1. This is an appeal by the plaintiff and is directed against a judgment and decree passed by the Additional Subordinate Judge, Fourth Court, 24-Parganas in Title Suit No. 12/1948/171/1946 of his Court.
2. The suit was instituted by the plaintiff for a declaration that a, certain contract between himself, and the respondent was subsisting at the date of the suit, and he was entitled to get a decree for specific performance of it by having a conveyance from the respondent. It will be seen later that although the suit was brought as a declaratory suit the substantial relief which could be given to the plaintiff in this case is a decree for specific performance of the alleged contract.
3. The suit was contested by the respondent and it was dismissed by the trial Court on the ground that in this case time was of the essence of the contract, and the, defendant was justified in avoiding the contract because of the failure of the plaintiff to perform his part of the contract witnin the time stipulated in it. The plaintiff has preferred this appeal against the above judgment and decree.
4. The points requiring decision in this appeal are:
(1) Was time of the essence of the contract in this particular case?
(2) Is the plaintiff-appellant entitled to havethe contract specifically enforced?
(5) Both the above points are intermixed & they may be conveniently taken together for decision.

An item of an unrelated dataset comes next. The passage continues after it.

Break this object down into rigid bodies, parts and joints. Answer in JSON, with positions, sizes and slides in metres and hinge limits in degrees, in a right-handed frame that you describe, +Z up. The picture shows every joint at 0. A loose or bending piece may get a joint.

6. The undisputed facts of this case may thus be set out shortly. The respondent company started a scheme for development and sale of land for residential purposes known as Lake Colony Scheme No. 1, within Police Station Tollygunje. Even before the land was completely developed if was parcelled out into plots, and these plots were offered to the public for sale. Appellant Kalidas . Ghosh made an application to the company on 15-4-1943, proposing to purchase plot No. 186 of the scheme at a price of Rs. 1800/- per cotta, and he also deposited Rs. 101/- with the company on the same day by way of earnest money. This application was marked Ext. 4 in the trial Court.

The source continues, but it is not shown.